Quant à son collègue non-inscrit, Bakary Diarra, il a réclamé la démission ni plus ni moins du ministre Salif Traoré dont il admet pourtant les efforts en estimant qu’il a fait de son mieux. «Si l’opposition et la majorité vous demande un bilan, moi en tant que non-inscrits, je vous demande de rendre le tablier», a martelé le député Diarra.
En réponse aux questions des députés, le ministre de la Sécurité et de la Protection Civile a admis à son tour que la situation actuelle du centre est inacceptable et qu’aucun gouvernement ne peut s’en accommodé. Les Famas ne sont pas des simples spectateurs, a-t-il toutefois relevé, en mentionnant que du 1er mars au 31 mai 2019, les 82 interventions ont été effectués dont 46 sur la base de fausses alertes. L’opération militaire de Sobane Da, qui était toujours en cours, selon le ministre, a permis de neutraliser une trentaine de djihadistes jugés terroristes, d’interpeller plus de 50 personnes et de saisir nombre d’armes et de munitions. Et le ministre d’en déduire qu’aucune tranquillité n’est envisageable sans les FAMAs, dont il soutient mordicus leur montée en puissance due à la Loi d’Orientation et de Programmation Militaire et son corollaire d’augmenter substantielle les effectifs. « Oui nous avons des insuffisances que nous allons parfaire, les moyens et surtout la volonté de faire face aux terroristes», a martelé le Général ministre de la sécurité.
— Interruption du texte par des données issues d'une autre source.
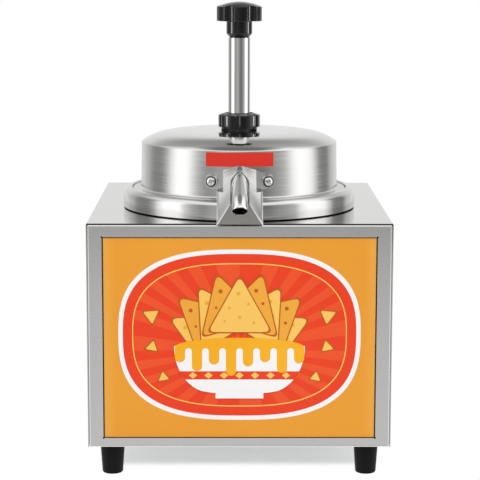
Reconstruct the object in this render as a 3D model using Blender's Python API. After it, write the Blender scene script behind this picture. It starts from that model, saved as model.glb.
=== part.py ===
# Countertop cheese warmer with a hand pump, in metres, +Z up.
# The sign and the spout face -Y. The origin lies on the surface that the feet stand on,
# below the middle of the cabinet.

import math

import bmesh
import bpy
from mathutils import Matrix, Vector

# Fits and counts shared by all pieces
SEAT = 0.0003
SLIDE = 0.0002
OVERRUN = 0.004
WELD = 0.000001
SMOOTH_ANGLE = math.radians(35)
WIDE_STEPS = 40
ROUND_STEPS = 24
SMALL_STEPS = 16
TINY_STEPS = 10

# Cabinet
CABINET_WIDTH = 0.254
CABINET_DEPTH = 0.270
BOX_HEIGHT = 0.1896
FOOT_HEIGHT = 0.0274
SHEET = 0.0010
BEND_RADIUS = 0.0016
FLANGE = 0.010
RELIEF_RADIUS = 0.0009
WINDOW_SIDE = 0.0129
WINDOW_TOP = 0.01135
WINDOW_BOTTOM = 0.0075
SIGN_THICKNESS = 0.0020
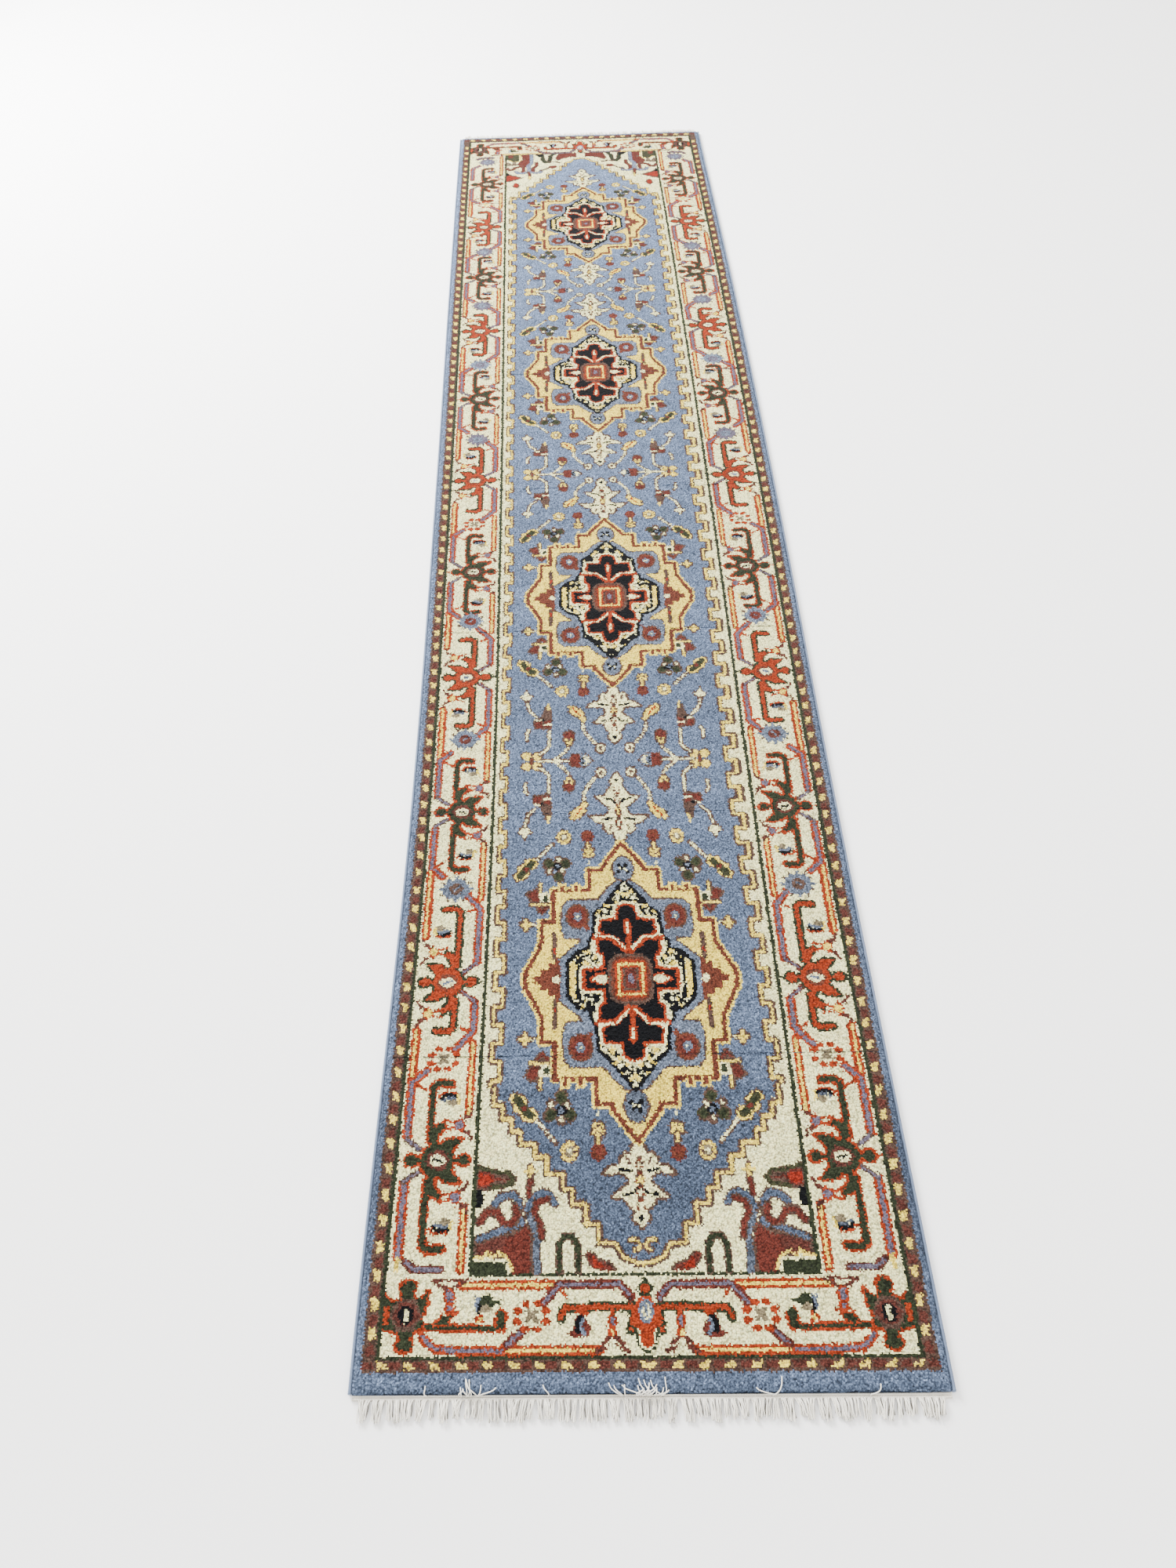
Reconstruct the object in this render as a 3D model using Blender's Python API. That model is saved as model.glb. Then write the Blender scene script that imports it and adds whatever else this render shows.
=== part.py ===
"""Hand-knotted runner rug, as it is made on the loom.

A woven cotton ground carries wool pile, tied in design areas: a plain band, a guard
stripe, a main border, a stepped inner edge, corner spandrels, the field and four
medallions. Each long side is finished with an overcast selvedge over a cotton core.
Each end is finished with a flat-woven web, two twined rows and a tasselled fringe.

The rug lies flat and folds across the middle. Each fringe hinges on its web.
Metres, +Z up, X across the rug, Y along it. The origin is under the centre of the rug.
"""
import math

import bmesh
import bpy
from mathutils import Vector
from mathutils.geometry import delaunay_2d_cdt

# ---- driving dimensions, metres ----
RUG_WIDTH = 0.762          # over both selvedges
PILE_LENGTH = 3.660        # from the first row of knots to the last
GROUND_THICKNESS = 0.0035  # warps and wefts
PILE_HEIGHT = 0.0075       # wool above the ground

SELVEDGE_WIDTH = 0.0055
SELVEDGE_HEIGHT = 0.0085
SELVEDGE_WRAP = 0.0012     # overcast wool round the core

BAND_SIDE = 0.0105
BAND_END = 0.0254
GUARD_SIDE = 0.0222
GUARD_END = 0.0143
BORDER_SIDE = 0.1143
BORDER_END = 0.1048
INNER_EDGE = 0.0286

MEDALLION_MARGIN = 0.0269  # from a medallion's widest point to the inner edge
# middle of each medallion from the near end of the pile, and its length, in pile lengths
MEDALLIONS = ((0.1601, 0.1448), (0.4008, 0.1372), (0.6254, 0.1361), (0.8363, 0.1240))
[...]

Parlant du bilan de la LOPM, il dira que son homologue de Défense fait annuellement le point de la mise œuvre à la commission de Défense de l’hémicycle, de même que le ministre de la sécurité de la protection civile pour la loi de programmation sécuritaire». Et les rapports détaillés seraient disponibles au niveau de ladite commission parlementaire pour vérification.
Pas de négociation avec les terroristes, du moins le Mali n’ira pas chercher des terroristes pour négocier, même s’il est prêt au dialogue avec tous ses fils et filles, assure le ministre Traoré, par ailleurs.